__Job__
Take all the material and copy it exactly.

********************

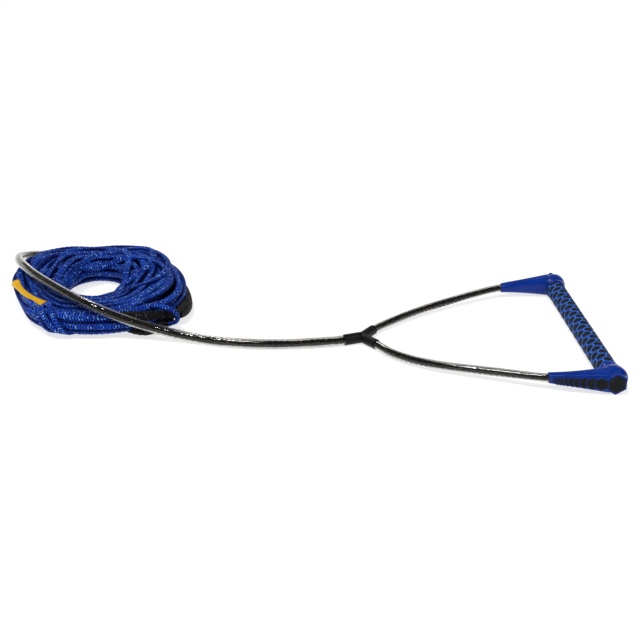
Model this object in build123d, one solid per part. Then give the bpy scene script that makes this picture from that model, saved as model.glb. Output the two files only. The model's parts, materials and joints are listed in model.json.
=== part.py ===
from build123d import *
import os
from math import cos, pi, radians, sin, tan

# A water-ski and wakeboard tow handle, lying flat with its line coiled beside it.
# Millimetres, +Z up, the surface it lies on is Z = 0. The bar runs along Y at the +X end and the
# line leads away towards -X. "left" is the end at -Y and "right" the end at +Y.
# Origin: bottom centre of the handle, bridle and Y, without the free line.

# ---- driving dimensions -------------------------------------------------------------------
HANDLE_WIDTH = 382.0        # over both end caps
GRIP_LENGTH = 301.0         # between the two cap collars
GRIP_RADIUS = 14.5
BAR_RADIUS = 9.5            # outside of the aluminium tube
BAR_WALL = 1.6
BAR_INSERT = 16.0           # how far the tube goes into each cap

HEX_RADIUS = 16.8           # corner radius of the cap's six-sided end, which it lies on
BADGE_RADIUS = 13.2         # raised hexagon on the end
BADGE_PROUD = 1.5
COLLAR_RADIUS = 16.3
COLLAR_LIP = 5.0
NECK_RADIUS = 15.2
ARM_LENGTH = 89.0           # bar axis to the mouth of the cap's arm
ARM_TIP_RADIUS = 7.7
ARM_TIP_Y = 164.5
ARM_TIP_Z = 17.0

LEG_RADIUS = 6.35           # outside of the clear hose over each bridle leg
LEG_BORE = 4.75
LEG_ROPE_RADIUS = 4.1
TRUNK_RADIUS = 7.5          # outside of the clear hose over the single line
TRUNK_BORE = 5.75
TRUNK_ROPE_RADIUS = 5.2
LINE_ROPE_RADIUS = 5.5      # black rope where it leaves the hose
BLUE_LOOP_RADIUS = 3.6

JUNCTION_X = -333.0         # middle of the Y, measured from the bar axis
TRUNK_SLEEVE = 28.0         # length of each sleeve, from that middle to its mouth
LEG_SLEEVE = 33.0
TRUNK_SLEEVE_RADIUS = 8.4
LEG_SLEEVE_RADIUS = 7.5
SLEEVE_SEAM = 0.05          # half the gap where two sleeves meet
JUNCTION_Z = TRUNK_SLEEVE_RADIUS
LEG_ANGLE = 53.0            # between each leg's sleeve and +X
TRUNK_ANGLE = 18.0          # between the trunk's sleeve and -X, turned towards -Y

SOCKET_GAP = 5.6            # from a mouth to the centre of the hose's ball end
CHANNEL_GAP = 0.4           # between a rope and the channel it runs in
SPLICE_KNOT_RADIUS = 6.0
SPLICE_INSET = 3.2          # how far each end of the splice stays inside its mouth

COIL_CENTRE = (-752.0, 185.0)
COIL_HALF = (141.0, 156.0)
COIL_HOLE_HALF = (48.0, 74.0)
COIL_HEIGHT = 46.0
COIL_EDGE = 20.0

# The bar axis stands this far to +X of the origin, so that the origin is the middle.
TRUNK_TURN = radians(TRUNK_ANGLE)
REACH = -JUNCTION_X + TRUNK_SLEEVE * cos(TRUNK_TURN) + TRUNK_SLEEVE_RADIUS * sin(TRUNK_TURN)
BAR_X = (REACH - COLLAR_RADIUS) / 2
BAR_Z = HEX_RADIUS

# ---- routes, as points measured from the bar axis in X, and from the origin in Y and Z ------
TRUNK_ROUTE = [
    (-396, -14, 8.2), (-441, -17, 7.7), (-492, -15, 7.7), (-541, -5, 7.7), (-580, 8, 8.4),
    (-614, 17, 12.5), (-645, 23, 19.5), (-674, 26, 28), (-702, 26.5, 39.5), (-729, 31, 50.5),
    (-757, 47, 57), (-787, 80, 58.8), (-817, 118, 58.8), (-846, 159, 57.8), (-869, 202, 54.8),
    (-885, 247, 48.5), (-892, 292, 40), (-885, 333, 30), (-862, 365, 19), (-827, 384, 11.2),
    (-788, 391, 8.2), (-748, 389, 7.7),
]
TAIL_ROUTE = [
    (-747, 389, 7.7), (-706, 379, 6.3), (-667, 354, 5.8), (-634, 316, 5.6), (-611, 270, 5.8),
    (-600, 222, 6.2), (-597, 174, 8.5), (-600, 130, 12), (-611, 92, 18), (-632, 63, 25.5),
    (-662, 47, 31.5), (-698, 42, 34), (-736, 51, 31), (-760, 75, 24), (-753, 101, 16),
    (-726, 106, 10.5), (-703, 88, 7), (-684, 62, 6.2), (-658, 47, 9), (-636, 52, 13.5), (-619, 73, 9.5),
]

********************

__Solution for this problem__
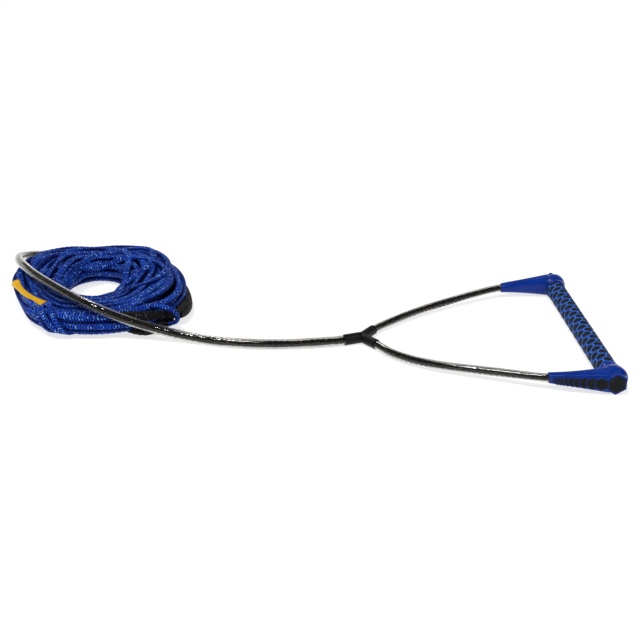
Model this object in build123d, one solid per part. Then give the bpy scene script that makes this picture from that model, saved as model.glb. Output the two files only. The model's parts, materials and joints are listed in model.json.
=== part.py ===
from build123d import *
import os
from math import cos, pi, radians, sin, tan

# A water-ski and wakeboard tow handle, lying flat with its line coiled beside it.
# Millimetres, +Z up, the surface it lies on is Z = 0. The bar runs along Y at the +X end and the
# line leads away towards -X. "left" is the end at -Y and "right" the end at +Y.
# Origin: bottom centre of the handle, bridle and Y, without the free line.

# ---- driving dimensions -------------------------------------------------------------------
HANDLE_WIDTH = 382.0        # over both end caps
GRIP_LENGTH = 301.0         # between the two cap collars
GRIP_RADIUS = 14.5
BAR_RADIUS = 9.5            # outside of the aluminium tube
BAR_WALL = 1.6
BAR_INSERT = 16.0           # how far the tube goes into each cap

HEX_RADIUS = 16.8           # corner radius of the cap's six-sided end, which it lies on
BADGE_RADIUS = 13.2         # raised hexagon on the end
BADGE_PROUD = 1.5
COLLAR_RADIUS = 16.3
COLLAR_LIP = 5.0
NECK_RADIUS = 15.2
ARM_LENGTH = 89.0           # bar axis to the mouth of the cap's arm
ARM_TIP_RADIUS = 7.7
ARM_TIP_Y = 164.5
ARM_TIP_Z = 17.0

LEG_RADIUS = 6.35           # outside of the clear hose over each bridle leg
LEG_BORE = 4.75
LEG_ROPE_RADIUS = 4.1
TRUNK_RADIUS = 7.5          # outside of the clear hose over the single line
TRUNK_BORE = 5.75
TRUNK_ROPE_RADIUS = 5.2
LINE_ROPE_RADIUS = 5.5      # black rope where it leaves the hose
BLUE_LOOP_RADIUS = 3.6

JUNCTION_X = -333.0         # middle of the Y, measured from the bar axis
TRUNK_SLEEVE = 28.0         # length of each sleeve, from that middle to its mouth
LEG_SLEEVE = 33.0
TRUNK_SLEEVE_RADIUS = 8.4
LEG_SLEEVE_RADIUS = 7.5
SLEEVE_SEAM = 0.05          # half the gap where two sleeves meet
JUNCTION_Z = TRUNK_SLEEVE_RADIUS
LEG_ANGLE = 53.0            # between each leg's sleeve and +X
TRUNK_ANGLE = 18.0          # between the trunk's sleeve and -X, turned towards -Y

SOCKET_GAP = 5.6            # from a mouth to the centre of the hose's ball end
CHANNEL_GAP = 0.4           # between a rope and the channel it runs in
SPLICE_KNOT_RADIUS = 6.0
SPLICE_INSET = 3.2          # how far each end of the splice stays inside its mouth

COIL_CENTRE = (-752.0, 185.0)
COIL_HALF = (141.0, 156.0)
COIL_HOLE_HALF = (48.0, 74.0)
COIL_HEIGHT = 46.0
COIL_EDGE = 20.0

# The bar axis stands this far to +X of the origin, so that the origin is the middle.
TRUNK_TURN = radians(TRUNK_ANGLE)
REACH = -JUNCTION_X + TRUNK_SLEEVE * cos(TRUNK_TURN) + TRUNK_SLEEVE_RADIUS * sin(TRUNK_TURN)
BAR_X = (REACH - COLLAR_RADIUS) / 2
BAR_Z = HEX_RADIUS

# ---- routes, as points measured from the bar axis in X, and from the origin in Y and Z ------
TRUNK_ROUTE = [
    (-396, -14, 8.2), (-441, -17, 7.7), (-492, -15, 7.7), (-541, -5, 7.7), (-580, 8, 8.4),
    (-614, 17, 12.5), (-645, 23, 19.5), (-674, 26, 28), (-702, 26.5, 39.5), (-729, 31, 50.5),
    (-757, 47, 57), (-787, 80, 58.8), (-817, 118, 58.8), (-846, 159, 57.8), (-869, 202, 54.8),
    (-885, 247, 48.5), (-892, 292, 40), (-885, 333, 30), (-862, 365, 19), (-827, 384, 11.2),
    (-788, 391, 8.2), (-748, 389, 7.7),
]
TAIL_ROUTE = [
    (-747, 389, 7.7), (-706, 379, 6.3), (-667, 354, 5.8), (-634, 316, 5.6), (-611, 270, 5.8),
    (-600, 222, 6.2), (-597, 174, 8.5), (-600, 130, 12), (-611, 92, 18), (-632, 63, 25.5),
    (-662, 47, 31.5), (-698, 42, 34), (-736, 51, 31), (-760, 75, 24), (-753, 101, 16),
    (-726, 106, 10.5), (-703, 88, 7), (-684, 62, 6.2), (-658, 47, 9), (-636, 52, 13.5), (-619, 73, 9.5),
]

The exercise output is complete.